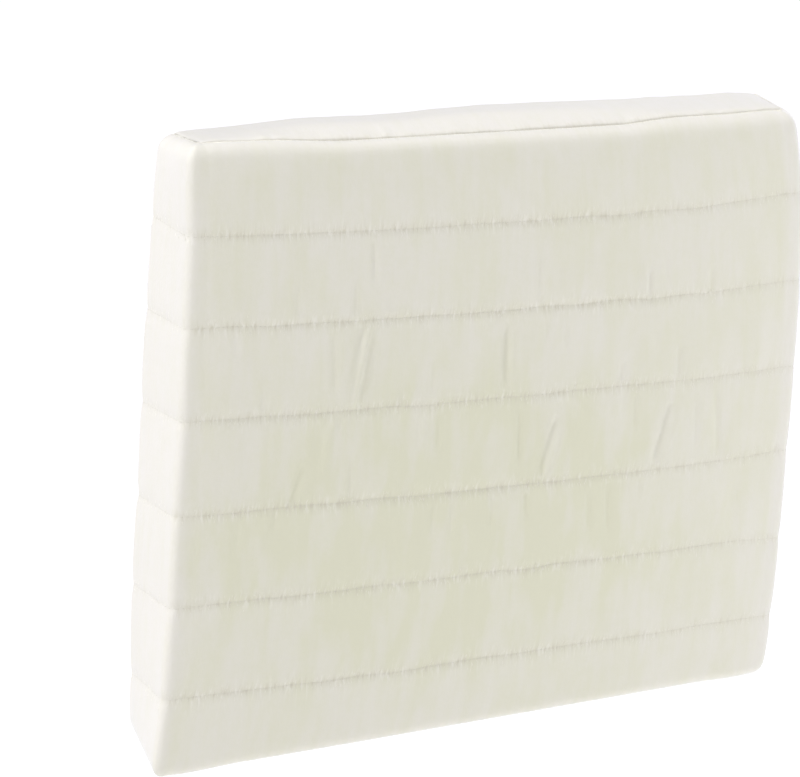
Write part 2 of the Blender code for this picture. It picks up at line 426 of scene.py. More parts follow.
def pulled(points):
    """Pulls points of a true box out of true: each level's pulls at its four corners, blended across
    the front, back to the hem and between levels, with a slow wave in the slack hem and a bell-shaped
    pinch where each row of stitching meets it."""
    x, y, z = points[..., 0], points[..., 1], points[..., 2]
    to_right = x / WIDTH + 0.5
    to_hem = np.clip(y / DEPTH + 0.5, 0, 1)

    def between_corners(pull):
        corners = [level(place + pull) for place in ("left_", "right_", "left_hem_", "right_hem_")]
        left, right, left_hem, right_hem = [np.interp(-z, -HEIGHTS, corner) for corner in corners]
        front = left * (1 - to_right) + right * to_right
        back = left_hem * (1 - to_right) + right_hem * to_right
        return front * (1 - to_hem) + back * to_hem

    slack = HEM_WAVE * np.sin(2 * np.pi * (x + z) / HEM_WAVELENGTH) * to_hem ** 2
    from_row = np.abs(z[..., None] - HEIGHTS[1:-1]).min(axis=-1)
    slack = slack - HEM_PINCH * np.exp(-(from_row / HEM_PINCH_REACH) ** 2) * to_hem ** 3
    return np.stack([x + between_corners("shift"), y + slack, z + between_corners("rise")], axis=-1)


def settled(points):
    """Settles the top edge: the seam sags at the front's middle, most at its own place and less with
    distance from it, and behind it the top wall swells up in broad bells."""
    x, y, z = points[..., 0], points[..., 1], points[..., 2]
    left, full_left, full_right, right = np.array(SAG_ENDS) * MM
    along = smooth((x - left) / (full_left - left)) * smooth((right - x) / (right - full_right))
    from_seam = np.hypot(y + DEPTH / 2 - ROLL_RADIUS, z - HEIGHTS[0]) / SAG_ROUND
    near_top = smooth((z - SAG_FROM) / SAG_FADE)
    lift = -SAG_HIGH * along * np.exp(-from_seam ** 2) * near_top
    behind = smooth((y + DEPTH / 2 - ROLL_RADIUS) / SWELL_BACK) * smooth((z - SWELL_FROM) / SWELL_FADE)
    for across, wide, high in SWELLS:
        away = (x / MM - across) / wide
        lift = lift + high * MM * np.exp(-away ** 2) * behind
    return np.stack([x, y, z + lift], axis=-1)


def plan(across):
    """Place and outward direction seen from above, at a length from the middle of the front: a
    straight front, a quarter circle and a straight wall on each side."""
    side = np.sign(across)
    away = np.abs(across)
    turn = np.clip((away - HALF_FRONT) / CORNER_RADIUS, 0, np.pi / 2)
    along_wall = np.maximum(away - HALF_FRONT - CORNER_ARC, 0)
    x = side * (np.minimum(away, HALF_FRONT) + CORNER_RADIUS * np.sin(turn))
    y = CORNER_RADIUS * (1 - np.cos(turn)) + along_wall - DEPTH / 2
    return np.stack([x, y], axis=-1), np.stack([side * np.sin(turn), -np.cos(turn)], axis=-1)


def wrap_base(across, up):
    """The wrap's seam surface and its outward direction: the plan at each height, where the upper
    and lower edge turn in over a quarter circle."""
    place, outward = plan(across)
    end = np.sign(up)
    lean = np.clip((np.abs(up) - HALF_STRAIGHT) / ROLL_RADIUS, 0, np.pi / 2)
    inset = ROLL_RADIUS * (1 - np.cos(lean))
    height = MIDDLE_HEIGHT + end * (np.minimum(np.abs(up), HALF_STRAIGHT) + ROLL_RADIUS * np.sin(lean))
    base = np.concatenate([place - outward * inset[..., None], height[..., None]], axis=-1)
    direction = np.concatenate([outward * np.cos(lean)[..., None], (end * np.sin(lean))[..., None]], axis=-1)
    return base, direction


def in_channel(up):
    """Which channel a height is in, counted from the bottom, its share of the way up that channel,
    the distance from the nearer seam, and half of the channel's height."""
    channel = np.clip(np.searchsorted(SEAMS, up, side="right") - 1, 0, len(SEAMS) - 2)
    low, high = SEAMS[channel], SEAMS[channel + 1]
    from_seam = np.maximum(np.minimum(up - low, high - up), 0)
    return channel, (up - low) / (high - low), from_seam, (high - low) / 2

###

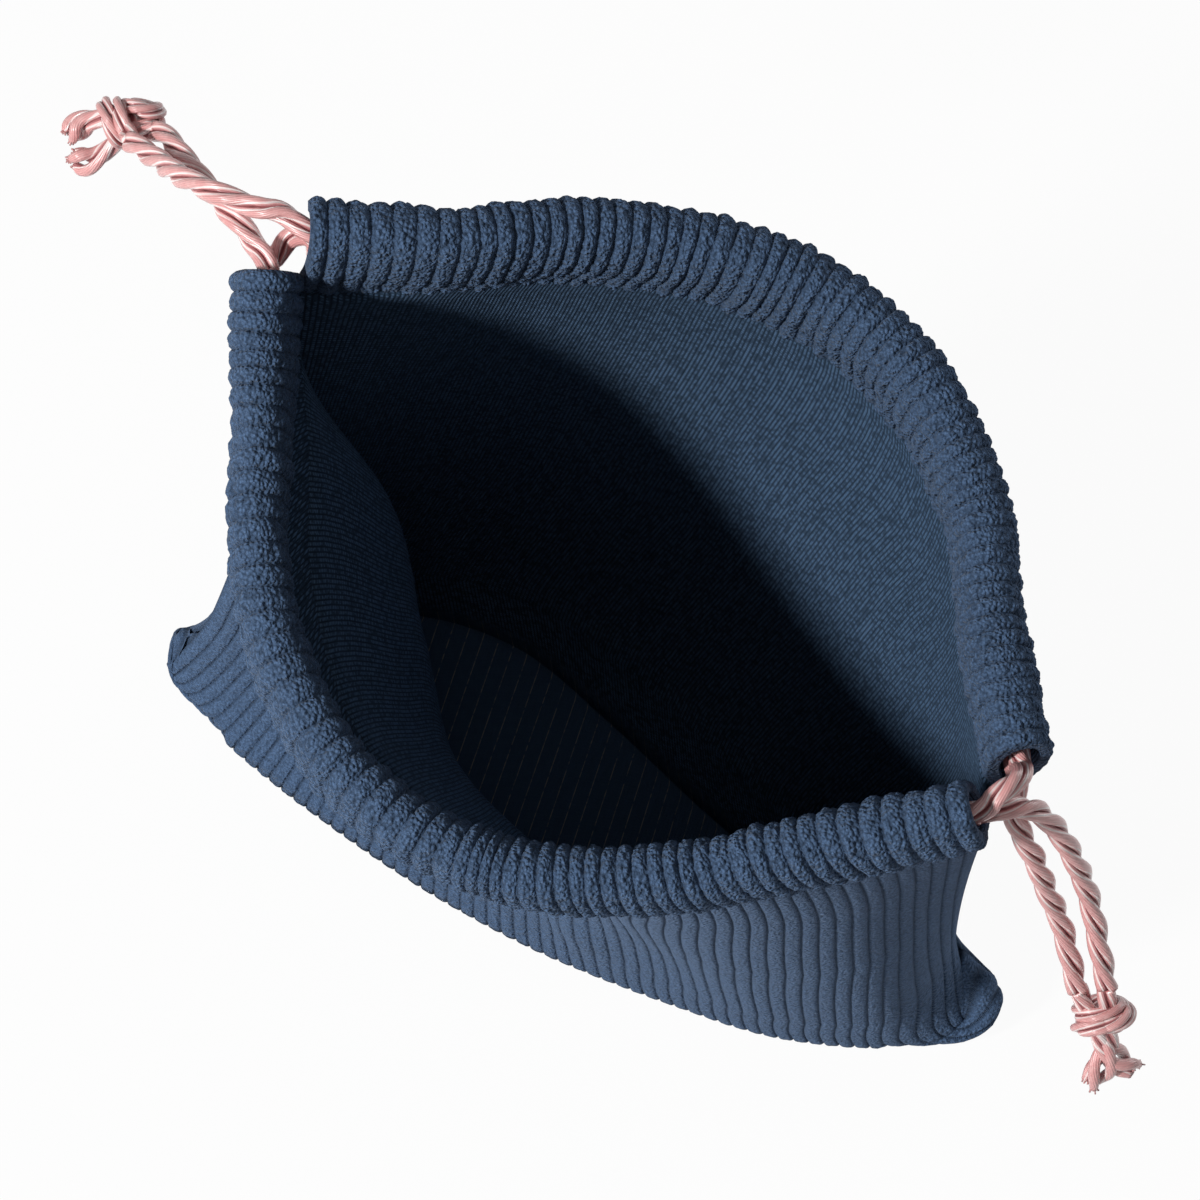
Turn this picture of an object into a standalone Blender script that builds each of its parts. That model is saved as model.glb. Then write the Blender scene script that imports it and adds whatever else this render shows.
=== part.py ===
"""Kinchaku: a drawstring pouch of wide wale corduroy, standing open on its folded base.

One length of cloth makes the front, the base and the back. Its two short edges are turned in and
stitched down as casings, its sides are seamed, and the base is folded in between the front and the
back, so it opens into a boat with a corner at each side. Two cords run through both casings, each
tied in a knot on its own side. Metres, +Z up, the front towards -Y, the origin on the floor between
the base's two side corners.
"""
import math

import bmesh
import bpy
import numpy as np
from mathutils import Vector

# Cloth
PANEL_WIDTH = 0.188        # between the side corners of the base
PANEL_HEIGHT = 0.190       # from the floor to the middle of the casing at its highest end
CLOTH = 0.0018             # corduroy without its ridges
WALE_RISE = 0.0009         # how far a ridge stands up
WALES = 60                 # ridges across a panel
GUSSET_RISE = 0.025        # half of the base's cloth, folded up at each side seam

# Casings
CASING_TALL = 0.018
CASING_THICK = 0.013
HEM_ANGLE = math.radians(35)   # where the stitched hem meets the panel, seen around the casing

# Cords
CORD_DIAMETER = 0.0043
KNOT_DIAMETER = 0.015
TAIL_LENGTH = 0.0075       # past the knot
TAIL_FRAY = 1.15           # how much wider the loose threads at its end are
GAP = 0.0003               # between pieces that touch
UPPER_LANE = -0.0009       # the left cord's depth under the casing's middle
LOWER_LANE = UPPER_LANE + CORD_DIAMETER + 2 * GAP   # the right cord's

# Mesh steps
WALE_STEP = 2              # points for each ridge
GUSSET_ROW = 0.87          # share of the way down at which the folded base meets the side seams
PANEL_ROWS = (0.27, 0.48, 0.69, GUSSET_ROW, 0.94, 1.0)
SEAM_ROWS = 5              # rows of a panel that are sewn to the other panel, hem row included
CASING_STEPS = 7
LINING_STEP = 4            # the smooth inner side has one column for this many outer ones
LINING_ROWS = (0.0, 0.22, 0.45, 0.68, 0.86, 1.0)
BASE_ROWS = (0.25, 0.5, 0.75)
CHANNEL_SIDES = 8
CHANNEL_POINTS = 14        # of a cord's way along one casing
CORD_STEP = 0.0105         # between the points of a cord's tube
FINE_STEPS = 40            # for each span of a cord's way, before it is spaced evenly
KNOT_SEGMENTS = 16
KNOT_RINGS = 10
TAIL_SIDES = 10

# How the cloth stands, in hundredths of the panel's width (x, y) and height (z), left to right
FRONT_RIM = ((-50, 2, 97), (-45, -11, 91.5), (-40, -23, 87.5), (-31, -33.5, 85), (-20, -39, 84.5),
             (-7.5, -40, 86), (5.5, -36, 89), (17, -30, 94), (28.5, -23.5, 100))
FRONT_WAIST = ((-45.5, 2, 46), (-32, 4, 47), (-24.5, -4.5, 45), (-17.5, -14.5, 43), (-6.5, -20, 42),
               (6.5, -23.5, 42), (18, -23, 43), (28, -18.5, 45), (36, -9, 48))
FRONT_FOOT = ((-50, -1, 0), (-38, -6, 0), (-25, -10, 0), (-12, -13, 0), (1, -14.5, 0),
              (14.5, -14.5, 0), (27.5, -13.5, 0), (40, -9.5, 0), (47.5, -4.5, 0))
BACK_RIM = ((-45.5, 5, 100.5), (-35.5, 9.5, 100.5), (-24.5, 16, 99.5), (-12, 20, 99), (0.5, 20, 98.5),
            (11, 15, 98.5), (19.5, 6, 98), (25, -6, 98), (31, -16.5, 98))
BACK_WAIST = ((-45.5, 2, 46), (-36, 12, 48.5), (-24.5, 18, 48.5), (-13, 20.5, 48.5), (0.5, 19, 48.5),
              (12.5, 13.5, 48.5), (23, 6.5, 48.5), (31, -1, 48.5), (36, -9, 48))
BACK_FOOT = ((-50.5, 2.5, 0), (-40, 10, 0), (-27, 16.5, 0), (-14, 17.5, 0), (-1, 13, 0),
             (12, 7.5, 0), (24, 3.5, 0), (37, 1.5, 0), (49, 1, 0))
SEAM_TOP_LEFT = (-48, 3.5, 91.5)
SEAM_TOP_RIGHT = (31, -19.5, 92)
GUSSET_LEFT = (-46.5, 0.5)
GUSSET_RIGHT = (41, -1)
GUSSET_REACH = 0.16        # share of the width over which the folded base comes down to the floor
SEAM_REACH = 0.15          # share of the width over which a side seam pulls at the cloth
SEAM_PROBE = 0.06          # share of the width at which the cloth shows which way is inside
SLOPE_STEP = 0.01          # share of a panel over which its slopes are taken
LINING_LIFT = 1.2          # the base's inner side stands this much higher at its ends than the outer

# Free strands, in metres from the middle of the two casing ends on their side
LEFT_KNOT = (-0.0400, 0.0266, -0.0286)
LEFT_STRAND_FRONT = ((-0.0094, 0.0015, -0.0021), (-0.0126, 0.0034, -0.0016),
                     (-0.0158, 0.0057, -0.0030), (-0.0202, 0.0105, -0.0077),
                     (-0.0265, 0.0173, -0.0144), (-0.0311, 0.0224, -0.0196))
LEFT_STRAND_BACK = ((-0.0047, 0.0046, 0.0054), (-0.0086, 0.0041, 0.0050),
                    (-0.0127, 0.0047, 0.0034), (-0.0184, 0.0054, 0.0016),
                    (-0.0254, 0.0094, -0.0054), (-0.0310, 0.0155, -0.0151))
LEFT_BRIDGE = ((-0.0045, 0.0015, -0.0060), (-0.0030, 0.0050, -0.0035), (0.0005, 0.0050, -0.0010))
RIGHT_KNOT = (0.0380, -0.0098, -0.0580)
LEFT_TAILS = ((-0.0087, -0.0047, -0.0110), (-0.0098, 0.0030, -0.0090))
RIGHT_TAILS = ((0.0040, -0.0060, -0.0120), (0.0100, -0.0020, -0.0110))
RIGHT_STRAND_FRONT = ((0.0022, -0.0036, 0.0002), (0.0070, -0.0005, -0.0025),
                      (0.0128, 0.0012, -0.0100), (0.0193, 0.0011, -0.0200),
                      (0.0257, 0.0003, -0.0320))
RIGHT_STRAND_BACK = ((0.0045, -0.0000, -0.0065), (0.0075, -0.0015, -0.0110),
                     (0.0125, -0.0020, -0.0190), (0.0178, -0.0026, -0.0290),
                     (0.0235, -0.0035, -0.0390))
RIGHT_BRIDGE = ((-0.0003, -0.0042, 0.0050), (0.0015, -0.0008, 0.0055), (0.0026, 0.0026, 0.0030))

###

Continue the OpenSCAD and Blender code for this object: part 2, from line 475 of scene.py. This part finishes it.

###

### Task goal
Nothing outside the span should appear: copy exactly from the line with "Write part 2" through the line with "return np.stack([x +".

### Solution
Write part 2 of the Blender code for this picture. It picks up at line 426 of scene.py. More parts follow.
def pulled(points):
    """Pulls points of a true box out of true: each level's pulls at its four corners, blended across
    the front, back to the hem and between levels, with a slow wave in the slack hem and a bell-shaped
    pinch where each row of stitching meets it."""
    x, y, z = points[..., 0], points[..., 1], points[..., 2]
    to_right = x / WIDTH + 0.5
    to_hem = np.clip(y / DEPTH + 0.5, 0, 1)

    def between_corners(pull):
        corners = [level(place + pull) for place in ("left_", "right_", "left_hem_", "right_hem_")]
        left, right, left_hem, right_hem = [np.interp(-z, -HEIGHTS, corner) for corner in corners]
        front = left * (1 - to_right) + right * to_right
        back = left_hem * (1 - to_right) + right_hem * to_right
        return front * (1 - to_hem) + back * to_hem

    slack = HEM_WAVE * np.sin(2 * np.pi * (x + z) / HEM_WAVELENGTH) * to_hem ** 2
    from_row = np.abs(z[..., None] - HEIGHTS[1:-1]).min(axis=-1)
    slack = slack - HEM_PINCH * np.exp(-(from_row / HEM_PINCH_REACH) ** 2) * to_hem ** 3
    return np.stack([x + between_corners("shift"), y + slack, z + between_corners("rise")], axis=-1)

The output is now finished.